## [Your task]
Nothing but the lines from the line that contains "Write part 2" through the line that contains "return np.minimum(a, b)" should appear in the output, each reproduced exactly.

## [Dataset rows]
=-=-=-=-=
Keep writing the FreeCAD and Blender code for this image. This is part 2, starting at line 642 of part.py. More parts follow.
=-=-=-=-=
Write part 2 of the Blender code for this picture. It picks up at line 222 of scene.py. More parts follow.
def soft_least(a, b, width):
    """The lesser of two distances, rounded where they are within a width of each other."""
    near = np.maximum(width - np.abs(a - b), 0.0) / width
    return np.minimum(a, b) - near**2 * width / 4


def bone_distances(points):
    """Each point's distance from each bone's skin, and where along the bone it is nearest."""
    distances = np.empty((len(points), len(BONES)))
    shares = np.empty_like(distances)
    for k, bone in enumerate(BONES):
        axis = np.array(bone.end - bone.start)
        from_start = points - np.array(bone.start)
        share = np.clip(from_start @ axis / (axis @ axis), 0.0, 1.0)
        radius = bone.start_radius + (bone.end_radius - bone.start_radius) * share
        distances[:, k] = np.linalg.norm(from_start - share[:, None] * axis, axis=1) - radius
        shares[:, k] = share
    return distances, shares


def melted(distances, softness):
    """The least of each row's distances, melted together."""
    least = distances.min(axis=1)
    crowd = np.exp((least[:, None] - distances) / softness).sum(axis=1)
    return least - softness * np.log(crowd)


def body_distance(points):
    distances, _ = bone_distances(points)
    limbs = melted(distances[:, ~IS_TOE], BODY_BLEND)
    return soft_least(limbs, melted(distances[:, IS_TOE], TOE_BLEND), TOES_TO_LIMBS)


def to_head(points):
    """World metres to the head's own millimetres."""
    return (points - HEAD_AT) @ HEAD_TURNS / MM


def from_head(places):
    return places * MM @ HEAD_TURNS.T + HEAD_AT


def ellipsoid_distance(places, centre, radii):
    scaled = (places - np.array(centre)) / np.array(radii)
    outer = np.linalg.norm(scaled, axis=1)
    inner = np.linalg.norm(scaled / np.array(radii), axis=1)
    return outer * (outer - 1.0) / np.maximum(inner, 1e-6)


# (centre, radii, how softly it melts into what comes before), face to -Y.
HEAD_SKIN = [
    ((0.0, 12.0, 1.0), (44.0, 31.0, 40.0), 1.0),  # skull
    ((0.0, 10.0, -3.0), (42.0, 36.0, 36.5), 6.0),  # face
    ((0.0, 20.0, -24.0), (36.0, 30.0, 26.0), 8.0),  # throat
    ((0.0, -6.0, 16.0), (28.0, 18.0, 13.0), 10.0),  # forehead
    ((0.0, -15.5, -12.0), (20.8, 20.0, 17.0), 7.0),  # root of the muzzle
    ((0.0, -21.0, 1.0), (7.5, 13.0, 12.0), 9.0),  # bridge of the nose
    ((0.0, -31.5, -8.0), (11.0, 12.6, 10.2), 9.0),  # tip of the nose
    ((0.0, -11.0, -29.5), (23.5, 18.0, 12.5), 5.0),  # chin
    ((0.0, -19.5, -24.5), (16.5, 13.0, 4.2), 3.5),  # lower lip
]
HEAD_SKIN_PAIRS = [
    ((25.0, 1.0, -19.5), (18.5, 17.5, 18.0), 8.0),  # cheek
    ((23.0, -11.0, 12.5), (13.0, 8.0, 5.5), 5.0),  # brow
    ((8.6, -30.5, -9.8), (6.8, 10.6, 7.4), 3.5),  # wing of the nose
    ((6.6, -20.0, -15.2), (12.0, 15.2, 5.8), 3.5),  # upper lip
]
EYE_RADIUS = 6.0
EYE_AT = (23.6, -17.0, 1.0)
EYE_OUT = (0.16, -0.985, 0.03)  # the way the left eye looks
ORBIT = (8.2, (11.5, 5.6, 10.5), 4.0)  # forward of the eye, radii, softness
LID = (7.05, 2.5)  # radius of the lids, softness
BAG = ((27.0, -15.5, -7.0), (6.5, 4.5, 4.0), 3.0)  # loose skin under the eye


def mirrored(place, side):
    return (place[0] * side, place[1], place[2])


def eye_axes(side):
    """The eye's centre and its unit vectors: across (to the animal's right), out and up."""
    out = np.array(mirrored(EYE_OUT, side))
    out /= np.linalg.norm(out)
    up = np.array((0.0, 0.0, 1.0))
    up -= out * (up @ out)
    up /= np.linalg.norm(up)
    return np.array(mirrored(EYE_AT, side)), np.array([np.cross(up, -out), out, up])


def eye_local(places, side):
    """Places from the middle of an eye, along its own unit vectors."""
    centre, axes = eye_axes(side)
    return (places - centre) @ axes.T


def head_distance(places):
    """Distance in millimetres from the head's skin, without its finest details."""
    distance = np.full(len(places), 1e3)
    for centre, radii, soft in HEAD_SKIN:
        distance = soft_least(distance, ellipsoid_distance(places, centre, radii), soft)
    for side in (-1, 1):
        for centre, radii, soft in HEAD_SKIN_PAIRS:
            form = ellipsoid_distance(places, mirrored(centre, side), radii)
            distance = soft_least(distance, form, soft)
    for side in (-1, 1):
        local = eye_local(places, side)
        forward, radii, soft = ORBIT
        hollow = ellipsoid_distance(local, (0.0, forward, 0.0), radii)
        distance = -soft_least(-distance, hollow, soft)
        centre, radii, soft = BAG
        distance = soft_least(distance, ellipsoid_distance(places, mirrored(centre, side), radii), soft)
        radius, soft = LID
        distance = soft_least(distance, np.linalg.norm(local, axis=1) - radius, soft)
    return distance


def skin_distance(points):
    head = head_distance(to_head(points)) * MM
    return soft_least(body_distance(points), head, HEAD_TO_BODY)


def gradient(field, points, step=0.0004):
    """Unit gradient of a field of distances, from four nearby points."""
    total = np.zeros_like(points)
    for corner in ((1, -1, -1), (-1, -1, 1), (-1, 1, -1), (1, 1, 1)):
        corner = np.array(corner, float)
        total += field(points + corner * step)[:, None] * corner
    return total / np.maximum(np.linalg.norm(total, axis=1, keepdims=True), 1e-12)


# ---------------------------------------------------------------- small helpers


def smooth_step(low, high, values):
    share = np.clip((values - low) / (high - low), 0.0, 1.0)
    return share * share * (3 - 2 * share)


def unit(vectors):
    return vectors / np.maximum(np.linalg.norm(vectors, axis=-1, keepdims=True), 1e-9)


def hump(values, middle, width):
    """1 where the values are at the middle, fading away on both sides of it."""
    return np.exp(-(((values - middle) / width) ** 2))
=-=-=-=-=
## [Final answer]
Write part 2 of the Blender code for this picture. It picks up at line 222 of scene.py. More parts follow.
def soft_least(a, b, width):
    """The lesser of two distances, rounded where they are within a width of each other."""
    near = np.maximum(width - np.abs(a - b), 0.0) / width
    return np.minimum(a, b) - near**2 * width / 4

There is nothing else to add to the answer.